LUNCHTIME RECITAL – I allow myself the freedom to wander around 300 years of music in small samples, creating my own DIY piano recital. Keeping the volume at medium so as not to annoy my wife, I go through some of Bach’s 1722 shimmering masterpiece Well-Tempered Clavier played by Sviatoslav Richter, to another collection of preludes and fugues by Rodion Shchedrin, to Messiaen’s solo piano, beginning with La Colombe (The Dove) which juxtaposes the dissonant and the consonant. And finally, as a dessert, the frightening Cziffra arrangement of “Flight of the Bumblebee” played by Georgy himself.

AFTERNOON – Following my relaxed and musical lunch, nothing gets me back to work like Rachmaninov’s little gem, the Prelude Op.23 No.5 in G-minor. My player here is one I am grateful to – the willowy Belgian-Russian Irina Lankova, a product of the great Gnessin School in Moscow and now a happy expat. She brings a driving momentum to the work, exactly what Rachmaninov desired. The piece leaves you panting for more but it ends peacefully at 3:43.
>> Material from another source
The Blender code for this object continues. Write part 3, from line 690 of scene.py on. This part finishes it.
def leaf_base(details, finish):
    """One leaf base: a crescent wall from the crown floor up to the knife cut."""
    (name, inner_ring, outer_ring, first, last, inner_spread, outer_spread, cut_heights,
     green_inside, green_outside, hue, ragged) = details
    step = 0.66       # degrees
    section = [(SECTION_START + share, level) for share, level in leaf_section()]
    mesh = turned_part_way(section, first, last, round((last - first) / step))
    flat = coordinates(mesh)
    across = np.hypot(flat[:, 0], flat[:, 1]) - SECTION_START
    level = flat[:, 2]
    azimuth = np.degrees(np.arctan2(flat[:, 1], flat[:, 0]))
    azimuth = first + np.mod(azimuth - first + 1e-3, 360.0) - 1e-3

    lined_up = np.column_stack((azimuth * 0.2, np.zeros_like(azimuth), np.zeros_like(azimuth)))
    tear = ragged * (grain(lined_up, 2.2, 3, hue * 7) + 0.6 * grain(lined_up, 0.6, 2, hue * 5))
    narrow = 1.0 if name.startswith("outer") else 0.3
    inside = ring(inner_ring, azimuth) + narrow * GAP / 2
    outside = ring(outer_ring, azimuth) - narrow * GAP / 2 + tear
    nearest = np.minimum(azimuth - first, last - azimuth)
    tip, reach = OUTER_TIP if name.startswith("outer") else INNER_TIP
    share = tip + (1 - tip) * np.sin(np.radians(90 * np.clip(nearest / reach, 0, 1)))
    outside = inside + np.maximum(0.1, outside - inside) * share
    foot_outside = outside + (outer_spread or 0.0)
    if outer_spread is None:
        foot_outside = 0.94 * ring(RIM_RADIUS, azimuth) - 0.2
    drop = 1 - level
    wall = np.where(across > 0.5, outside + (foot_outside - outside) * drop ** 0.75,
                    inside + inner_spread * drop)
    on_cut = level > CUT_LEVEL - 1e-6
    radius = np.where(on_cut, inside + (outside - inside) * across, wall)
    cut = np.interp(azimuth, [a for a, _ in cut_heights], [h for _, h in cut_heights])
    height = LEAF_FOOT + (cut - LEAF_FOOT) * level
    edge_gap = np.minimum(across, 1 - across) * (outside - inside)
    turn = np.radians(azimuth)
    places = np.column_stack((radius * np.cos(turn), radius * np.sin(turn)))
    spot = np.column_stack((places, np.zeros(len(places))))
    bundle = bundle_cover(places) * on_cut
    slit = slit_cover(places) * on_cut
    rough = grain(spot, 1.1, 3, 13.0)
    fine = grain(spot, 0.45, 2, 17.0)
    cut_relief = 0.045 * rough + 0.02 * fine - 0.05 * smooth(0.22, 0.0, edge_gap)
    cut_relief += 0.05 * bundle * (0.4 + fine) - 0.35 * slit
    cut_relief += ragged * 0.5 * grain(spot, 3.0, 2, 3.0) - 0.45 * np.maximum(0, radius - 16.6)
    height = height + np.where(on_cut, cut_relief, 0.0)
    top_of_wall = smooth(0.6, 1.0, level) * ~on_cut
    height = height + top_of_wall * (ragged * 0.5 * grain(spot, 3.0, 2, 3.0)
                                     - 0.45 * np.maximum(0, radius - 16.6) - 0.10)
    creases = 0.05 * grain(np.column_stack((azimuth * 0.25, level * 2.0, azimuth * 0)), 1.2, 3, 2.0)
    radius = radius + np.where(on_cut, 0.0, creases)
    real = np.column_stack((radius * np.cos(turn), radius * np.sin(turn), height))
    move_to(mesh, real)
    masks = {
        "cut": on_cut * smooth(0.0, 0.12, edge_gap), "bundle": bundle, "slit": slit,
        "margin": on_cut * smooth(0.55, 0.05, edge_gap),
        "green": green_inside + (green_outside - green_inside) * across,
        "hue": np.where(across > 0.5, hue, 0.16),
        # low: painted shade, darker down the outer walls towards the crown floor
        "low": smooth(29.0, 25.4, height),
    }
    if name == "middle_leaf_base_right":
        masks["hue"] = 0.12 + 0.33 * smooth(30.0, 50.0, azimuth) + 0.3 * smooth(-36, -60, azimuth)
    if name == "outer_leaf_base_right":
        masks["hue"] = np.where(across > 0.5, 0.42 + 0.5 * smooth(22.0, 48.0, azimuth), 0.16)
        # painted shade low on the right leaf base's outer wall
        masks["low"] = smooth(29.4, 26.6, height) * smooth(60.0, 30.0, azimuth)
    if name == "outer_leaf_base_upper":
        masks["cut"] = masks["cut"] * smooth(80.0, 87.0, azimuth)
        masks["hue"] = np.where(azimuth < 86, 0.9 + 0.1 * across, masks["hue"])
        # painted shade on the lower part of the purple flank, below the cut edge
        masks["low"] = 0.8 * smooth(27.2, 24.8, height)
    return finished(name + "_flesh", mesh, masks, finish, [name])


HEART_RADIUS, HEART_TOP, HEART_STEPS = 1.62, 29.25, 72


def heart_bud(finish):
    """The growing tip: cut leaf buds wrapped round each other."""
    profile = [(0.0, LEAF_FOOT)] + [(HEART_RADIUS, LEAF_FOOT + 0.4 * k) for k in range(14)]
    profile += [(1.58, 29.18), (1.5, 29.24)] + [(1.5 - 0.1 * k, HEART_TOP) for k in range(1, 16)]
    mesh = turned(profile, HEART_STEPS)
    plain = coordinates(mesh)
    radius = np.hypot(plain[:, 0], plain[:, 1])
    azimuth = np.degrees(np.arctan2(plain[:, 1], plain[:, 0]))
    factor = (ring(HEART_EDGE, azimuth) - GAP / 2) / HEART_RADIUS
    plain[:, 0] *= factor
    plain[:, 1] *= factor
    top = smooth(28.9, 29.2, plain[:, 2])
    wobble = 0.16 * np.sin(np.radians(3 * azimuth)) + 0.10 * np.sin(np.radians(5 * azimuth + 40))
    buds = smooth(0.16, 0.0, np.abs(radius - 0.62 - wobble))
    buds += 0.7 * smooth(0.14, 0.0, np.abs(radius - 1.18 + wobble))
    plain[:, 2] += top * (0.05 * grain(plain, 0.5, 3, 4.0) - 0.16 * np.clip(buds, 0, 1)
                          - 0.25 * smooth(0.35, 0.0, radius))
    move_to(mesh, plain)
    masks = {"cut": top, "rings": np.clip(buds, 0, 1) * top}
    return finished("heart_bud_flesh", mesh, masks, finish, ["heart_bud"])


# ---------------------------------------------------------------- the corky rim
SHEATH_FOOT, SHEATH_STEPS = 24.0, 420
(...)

To complete my afternoon I will put on Schubert’s monumental sonata in C-minor, with its contrasting darks and lights, played Brendel. As Andras Schiff writes in his new book “Music Comes Out of Silence”, he knows where to expect “the proverbial goose pimples” in Schubert, and at the end of the first movement in the C-minor is a passage that reverberates in a different way – “terrifying me in the true sense of the word.” But he survives, and plays it to perfection.
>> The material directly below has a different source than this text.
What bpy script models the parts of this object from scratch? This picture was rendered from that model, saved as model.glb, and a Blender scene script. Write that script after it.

TWILIGHT – I need some fun after a demanding day. One has to smile a bit, and Grieg’s “Wedding Day at Troldhaugen” provides it – a celebratory Norwegian dance number full of Peer Gynt allusions and Norwegian folklore, played with bouncing good humour by Garrick Ohlsson. Completing the day’s adventures is Chopin’s Berceuse in E-flat major, a quiet piece guaranteed to bring your mind back to total calm.
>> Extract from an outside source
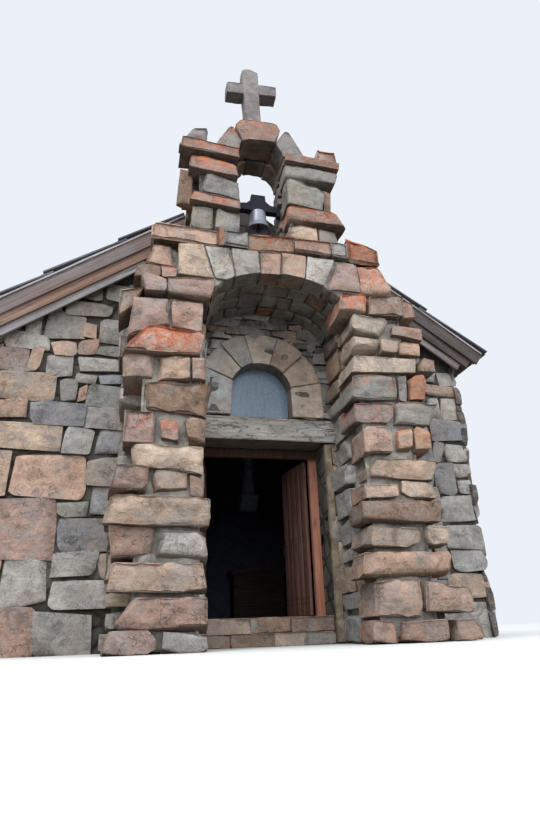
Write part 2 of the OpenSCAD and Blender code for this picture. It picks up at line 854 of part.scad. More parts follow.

DINNER – In background as the table groans under a full French evening meal, I need some pep and vigour, and I find it in the Spanish themes of Enrique Granados delightfully played by French pianist Jean-Francois Dichamp. His CD programme marries Granados with Scarlatti, a pairing that came to him in an inspiration while on a solitary evening stroll in summertime Barcelona. He plays them alternately in recitals, convinced that the audience hears a piece differently when compared to the work that precedes it.

LIGHTS OUT – One of my favourite compositions in the repertoire is floating, lilting “Au Lac de Wallenstadt” performed by Wilhelm Kempf. I listen to it over and over with increasing emotion. It seems conceived for snuggling or sleeping or both. Still awake? Turn to Morton Feldman‘s Palais de Mari or all of Bertrand Chamayou CD “Good Night”.

It is with humility that I have made the piano a large part of my life, enriching and stimulating myself, and (as with Cziffra) amazing me.


Michael Johnson is a music critic with particular interest in piano. 

Johnson worked as a reporter and editor in New York, Moscow, Paris and London over his journalism career. He covered European technology for Business Week for five years, and served nine years as chief editor of International Management magazine and was chief editor of the French technology weekly 01 Informatique. He also spent four years as Moscow correspondent of The Associated Press. He is the author of five books.

Michael Johnson is based in Bordeaux.